INSTRUCTIONS FOR THE TASK.
Reproduce each of the lines word for word.

[Start of RECORDED DATA]

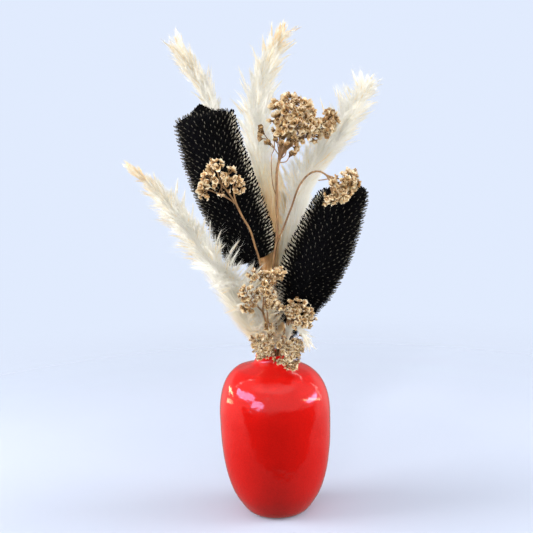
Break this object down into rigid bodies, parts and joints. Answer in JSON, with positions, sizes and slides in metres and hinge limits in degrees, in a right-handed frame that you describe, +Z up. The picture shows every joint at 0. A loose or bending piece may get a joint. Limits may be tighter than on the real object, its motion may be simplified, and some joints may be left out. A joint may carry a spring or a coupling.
{
  "type": "dried protea flower arrangement in bud vase",
  "caption": "Glazed bud vase with a short narrow neck, holding black dried banksia heads, cream pampas plumes and sprays of small dried florets.",
  "frame": {"origin": "centre of the vase's flat foot, on the surface that it stands on", "axes": "+Z up along the vase's axis; -Y is the front that the arrangement faces; +X is to the right seen from the front"},
  "size_m": [0.2521, 0.1498, 0.4949],
  "materials": {
    "red_glaze": "high gloss",
    "banksia_black": "matte, bristled",
    "pampas_cream": "soft, hairy",
    "yarrow_cream": "matte, dry"
  },
  "bodies": {
    "root": {"vase": "red_glaze", "banksia_left": "banksia_black", "banksia_right": "banksia_black", "pampas_tall": "pampas_cream", "pampas_right": "pampas_cream", "pampas_left": "pampas_cream", "pampas_top_left": "pampas_cream", "pampas_small": "pampas_cream", "yarrow_left": "yarrow_cream", "yarrow_top": "yarrow_cream", "yarrow_right": "yarrow_cream", "yarrow_low_centre": "yarrow_cream", "yarrow_low_right": "yarrow_cream", "yarrow_neck_left": "yarrow_cream", "yarrow_neck_right": "yarrow_cream"}
  },
  "joints": []
}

[End of RECORDED DATA]

RESPONSE.
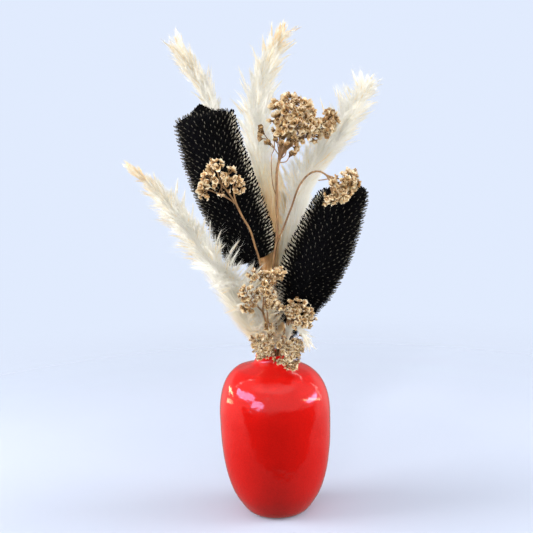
Break this object down into rigid bodies, parts and joints. Answer in JSON, with positions, sizes and slides in metres and hinge limits in degrees, in a right-handed frame that you describe, +Z up. The picture shows every joint at 0. A loose or bending piece may get a joint. Limits may be tighter than on the real object, its motion may be simplified, and some joints may be left out. A joint may carry a spring or a coupling.
{
  "type": "dried protea flower arrangement in bud vase",
  "caption": "Glazed bud vase with a short narrow neck, holding black dried banksia heads, cream pampas plumes and sprays of small dried florets.",
  "frame": {"origin": "centre of the vase's flat foot, on the surface that it stands on", "axes": "+Z up along the vase's axis; -Y is the front that the arrangement faces; +X is to the right seen from the front"},
  "size_m": [0.2521, 0.1498, 0.4949],
  "materials": {
    "red_glaze": "high gloss",
    "banksia_black": "matte, bristled",
    "pampas_cream": "soft, hairy",
    "yarrow_cream": "matte, dry"
  },
  "bodies": {
    "root": {"vase": "red_glaze", "banksia_left": "banksia_black", "banksia_right": "banksia_black", "pampas_tall": "pampas_cream", "pampas_right": "pampas_cream", "pampas_left": "pampas_cream", "pampas_top_left": "pampas_cream", "pampas_small": "pampas_cream", "yarrow_left": "yarrow_cream", "yarrow_top": "yarrow_cream", "yarrow_right": "yarrow_cream", "yarrow_low_centre": "yarrow_cream", "yarrow_low_right": "yarrow_cream", "yarrow_neck_left": "yarrow_cream", "yarrow_neck_right": "yarrow_cream"}
  },
  "joints": []
}